◆ Exercise prompt:
Can you reproduce the data beneath, keeping every line exact?
::::
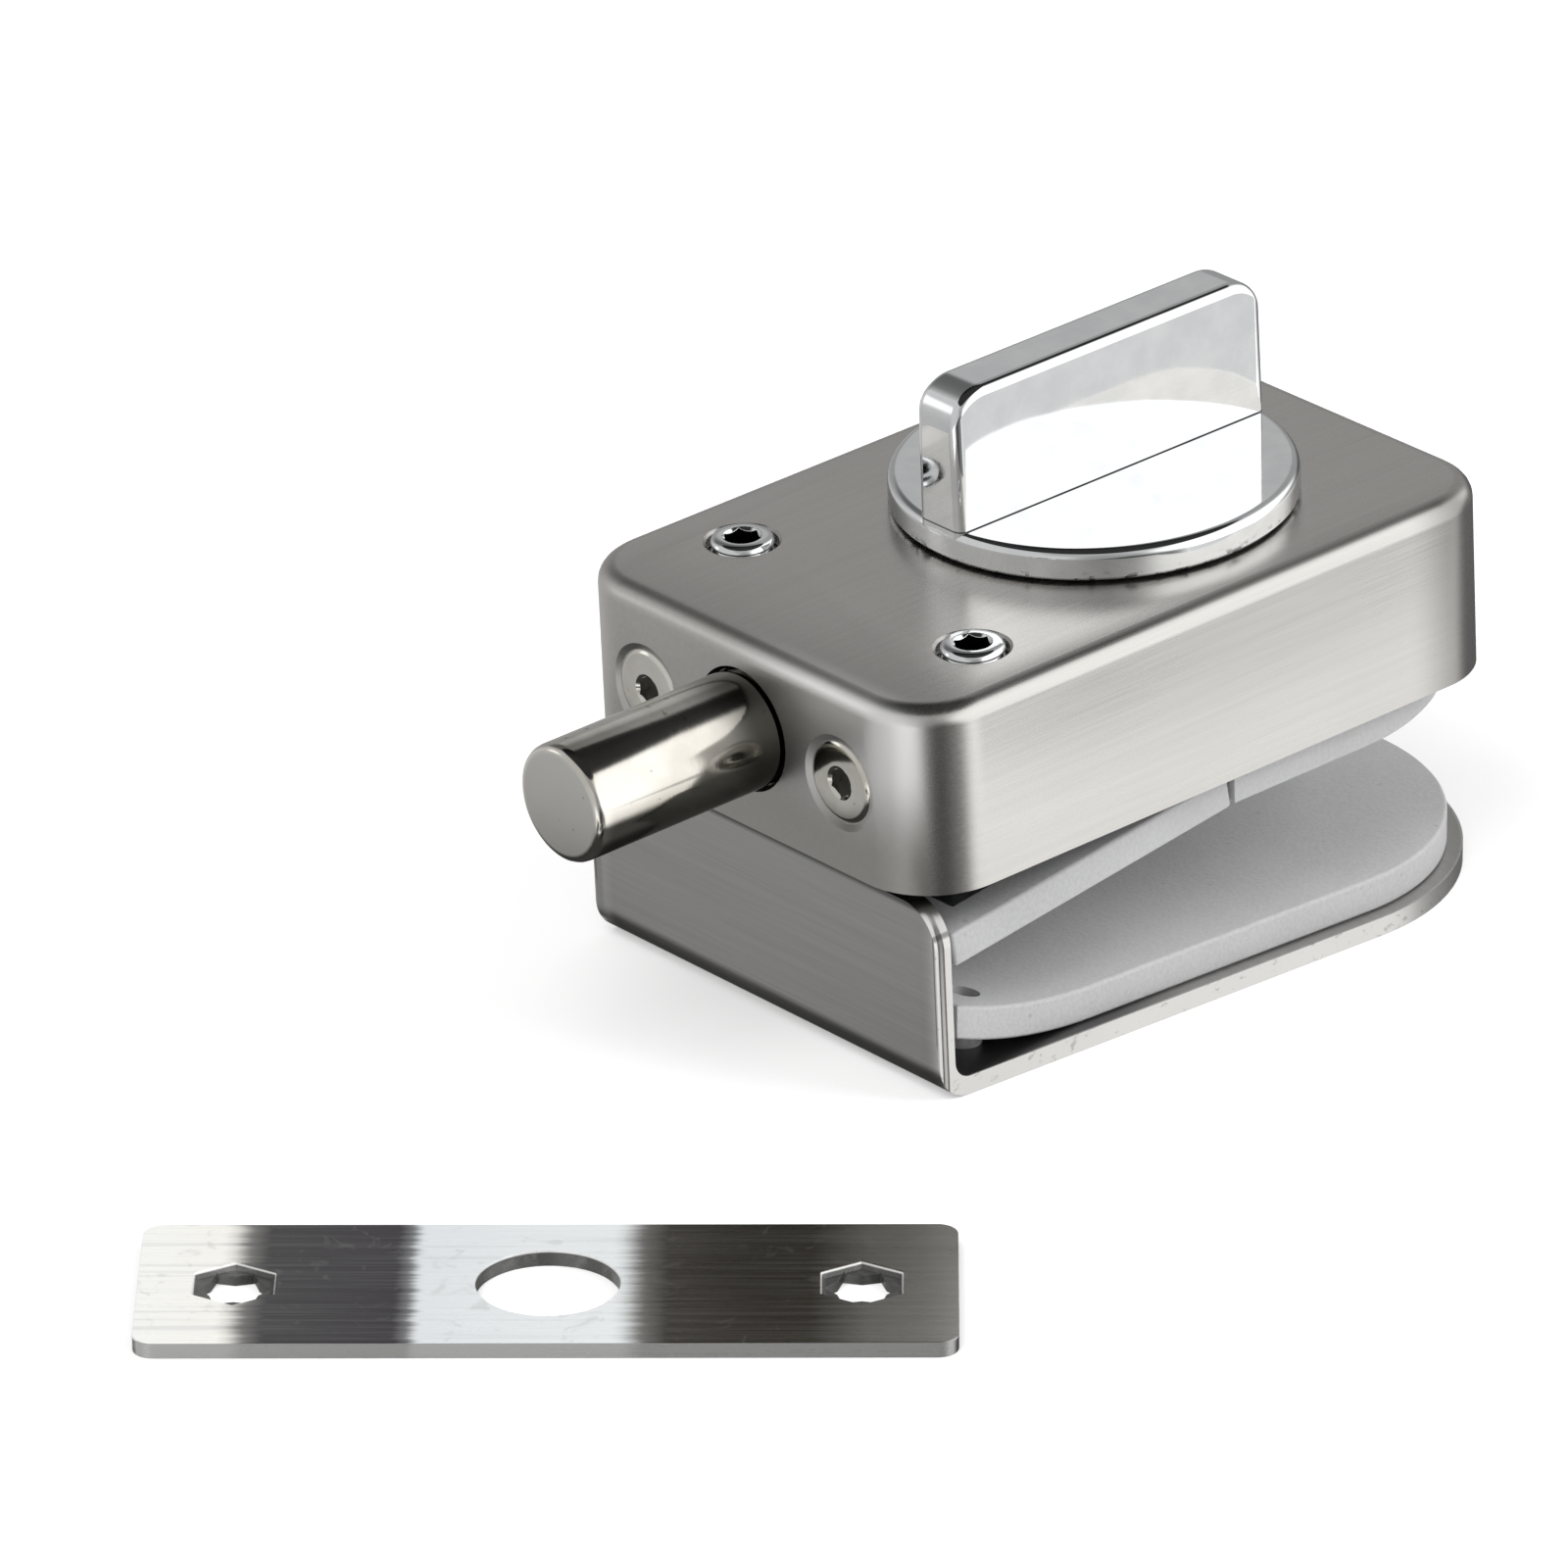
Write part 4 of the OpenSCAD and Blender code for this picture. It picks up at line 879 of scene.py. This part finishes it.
to_eye = around.node("ShaderNodeLightPath", out="Is Camera Ray")
to_metal = around.node("ShaderNodeLightPath", out="Is Glossy Ray")
sky = around.node("ShaderNodeMixShader", inputs={0: to_metal, 1: glow(0.54), 2: glow(level)})
sky = around.node("ShaderNodeMixShader", inputs={0: to_eye, 1: sky, 2: glow(1.0)})
around.node("ShaderNodeOutputWorld", inputs={"Surface": sky})


# Lamps: a large soft lamp above and to the left of the camera and a weaker one on the
# right. They light the pads and the floor, and the metal doesn't mirror them.
for name, place, size, watts in (("key", (0.25, -0.75, 1.1), 0.9, 10.5),
                                 ("side", (0.95, 0.85, 0.8), 0.8, 10.0)):
    lamp = bpy.data.lights.new(name, "AREA")
    lamp.energy, lamp.size = watts, size
    holder = bpy.data.objects.new(name, lamp)
    aim = (Vector(place) - at(0, 20, 0)).to_track_quat("Z", "Y")
    holder.matrix_world = Matrix.Translation(place) @ aim.to_matrix().to_4x4()
    holder.visible_glossy = False
    bpy.context.scene.collection.objects.link(holder)


# Camera: a long lens a little over a metre away, as in the photo, which looks along the
# bolt's side from the right and above and is tipped by under three degrees.
azimuth, elevation, tip = math.radians(50.49), math.radians(26.40), math.radians(2.71)
away, aside, lowered = 1.23, 0.02321, 0.00751
flat = math.cos(elevation)
back = Vector((math.sin(azimuth) * flat, -math.cos(azimuth) * flat, math.sin(elevation)))
level_right = Vector((math.cos(azimuth), math.sin(azimuth), 0))
level_up = back.cross(level_right)
right = level_right * math.cos(tip) - level_up * math.sin(tip)
up = level_right * math.sin(tip) + level_up * math.cos(tip)
lens = bpy.data.cameras.new("photo")
lens.lens, lens.sensor_width, lens.clip_start, lens.clip_end = 315, 36, 0.05, 20
camera = bpy.data.objects.new("photo", lens)
stand = at(0, 35, 0) + back * away - right * aside - up * lowered
camera.matrix_world = Matrix.Translation(stand) @ Matrix((right, up, back)).transposed().to_4x4()
bpy.context.scene.collection.objects.link(camera)
bpy.context.scene.camera = camera
bpy.context.scene.view_settings.view_transform = "Standard"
::::
◆ Task result:
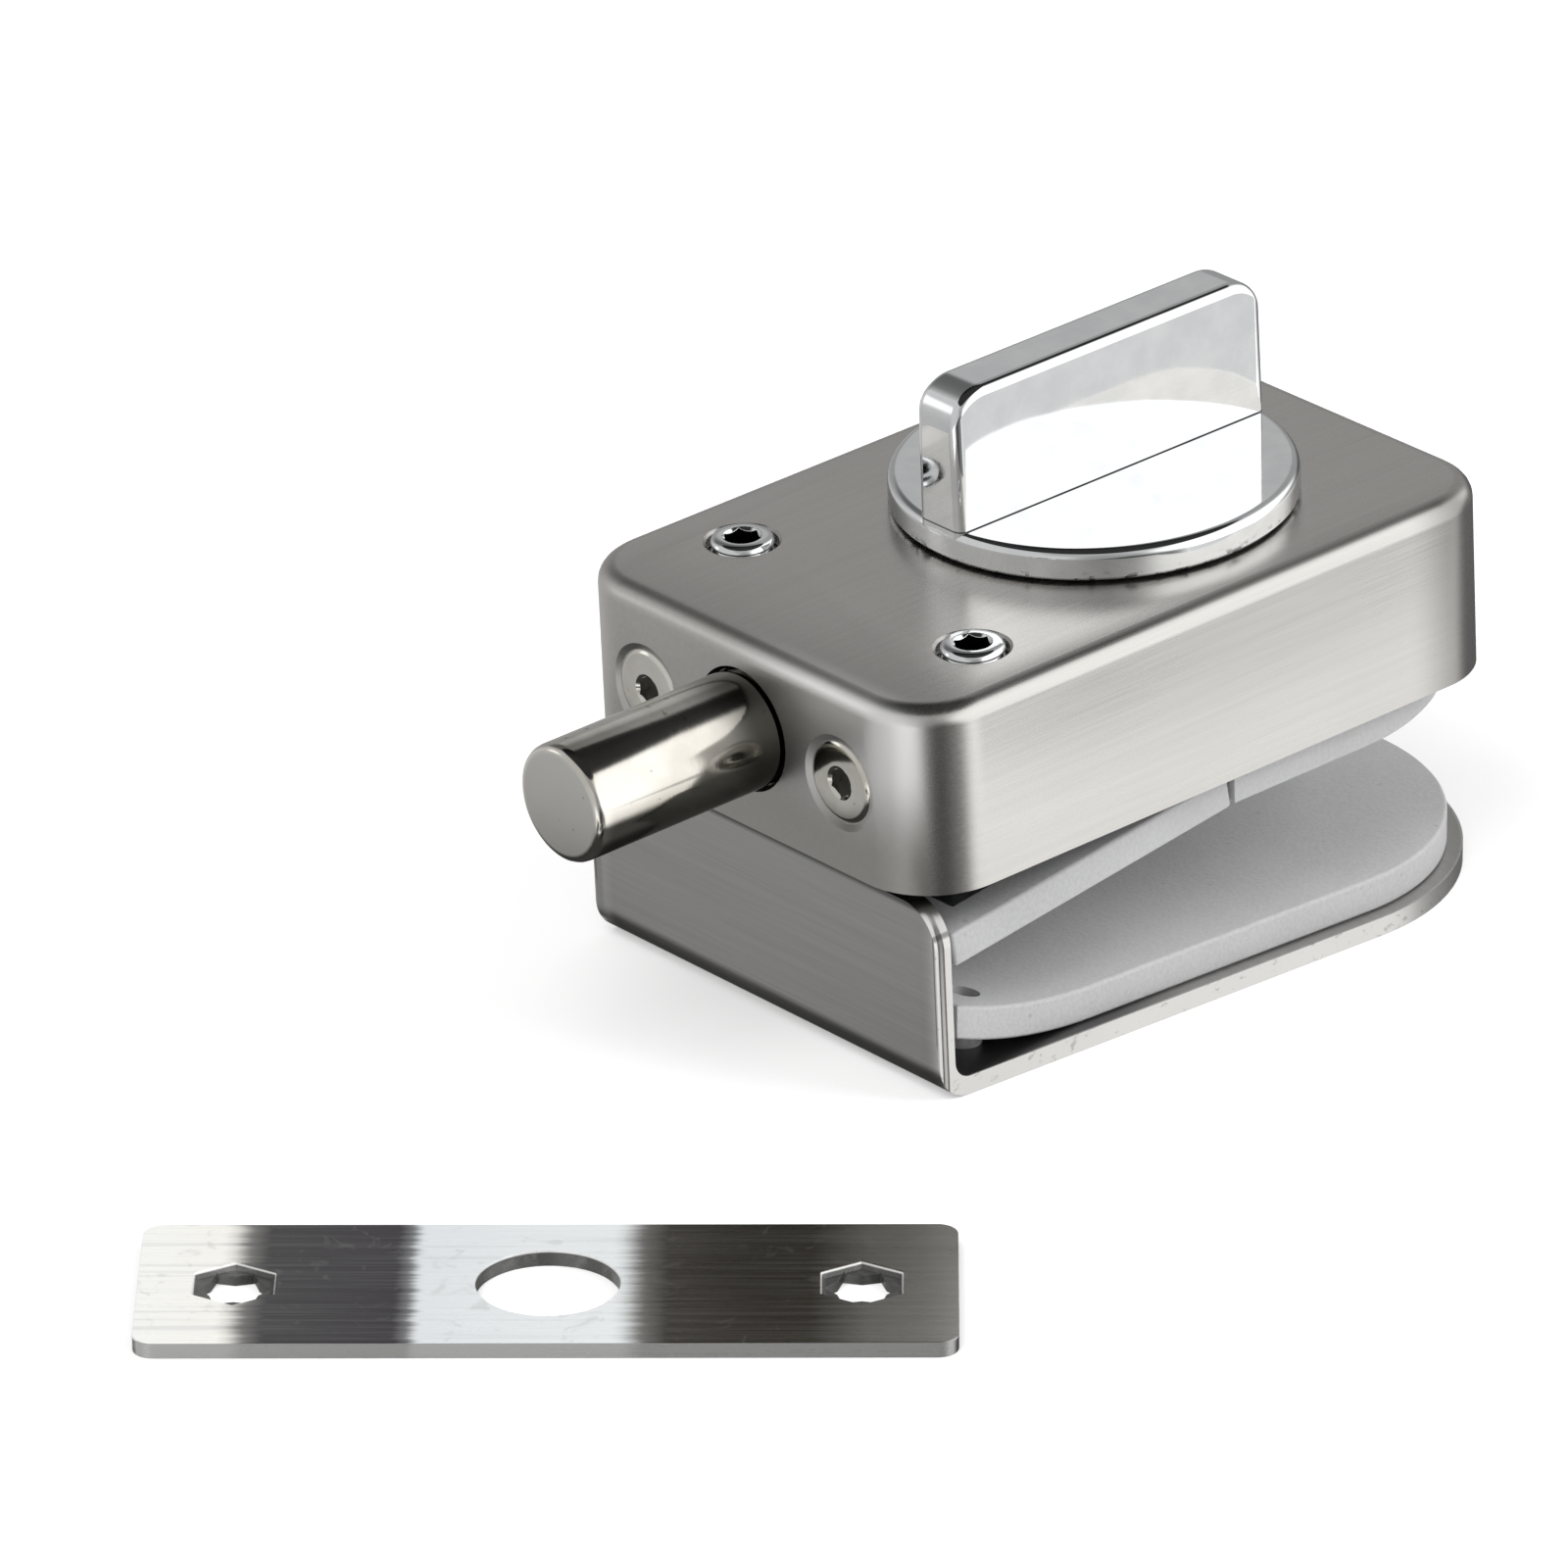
Write part 4 of the OpenSCAD and Blender code for this picture. It picks up at line 879 of scene.py. This part finishes it.
to_eye = around.node("ShaderNodeLightPath", out="Is Camera Ray")
to_metal = around.node("ShaderNodeLightPath", out="Is Glossy Ray")
sky = around.node("ShaderNodeMixShader", inputs={0: to_metal, 1: glow(0.54), 2: glow(level)})
sky = around.node("ShaderNodeMixShader", inputs={0: to_eye, 1: sky, 2: glow(1.0)})
around.node("ShaderNodeOutputWorld", inputs={"Surface": sky})


# Lamps: a large soft lamp above and to the left of the camera and a weaker one on the
# right. They light the pads and the floor, and the metal doesn't mirror them.
for name, place, size, watts in (("key", (0.25, -0.75, 1.1), 0.9, 10.5),
                                 ("side", (0.95, 0.85, 0.8), 0.8, 10.0)):
    lamp = bpy.data.lights.new(name, "AREA")
    lamp.energy, lamp.size = watts, size
    holder = bpy.data.objects.new(name, lamp)
    aim = (Vector(place) - at(0, 20, 0)).to_track_quat("Z", "Y")
    holder.matrix_world = Matrix.Translation(place) @ aim.to_matrix().to_4x4()
    holder.visible_glossy = False
    bpy.context.scene.collection.objects.link(holder)


# Camera: a long lens a little over a metre away, as in the photo, which looks along the
# bolt's side from the right and above and is tipped by under three degrees.
azimuth, elevation, tip = math.radians(50.49), math.radians(26.40), math.radians(2.71)
away, aside, lowered = 1.23, 0.02321, 0.00751
flat = math.cos(elevation)
back = Vector((math.sin(azimuth) * flat, -math.cos(azimuth) * flat, math.sin(elevation)))
level_right = Vector((math.cos(azimuth), math.sin(azimuth), 0))
level_up = back.cross(level_right)
right = level_right * math.cos(tip) - level_up * math.sin(tip)
up = level_right * math.sin(tip) + level_up * math.cos(tip)
lens = bpy.data.cameras.new("photo")
lens.lens, lens.sensor_width, lens.clip_start, lens.clip_end = 315, 36, 0.05, 20
camera = bpy.data.objects.new("photo", lens)
stand = at(0, 35, 0) + back * away - right * aside - up * lowered
camera.matrix_world = Matrix.Translation(stand) @ Matrix((right, up, back)).transposed().to_4x4()
bpy.context.scene.collection.objects.link(camera)
bpy.context.scene.camera = camera
bpy.context.scene.view_settings.view_transform = "Standard"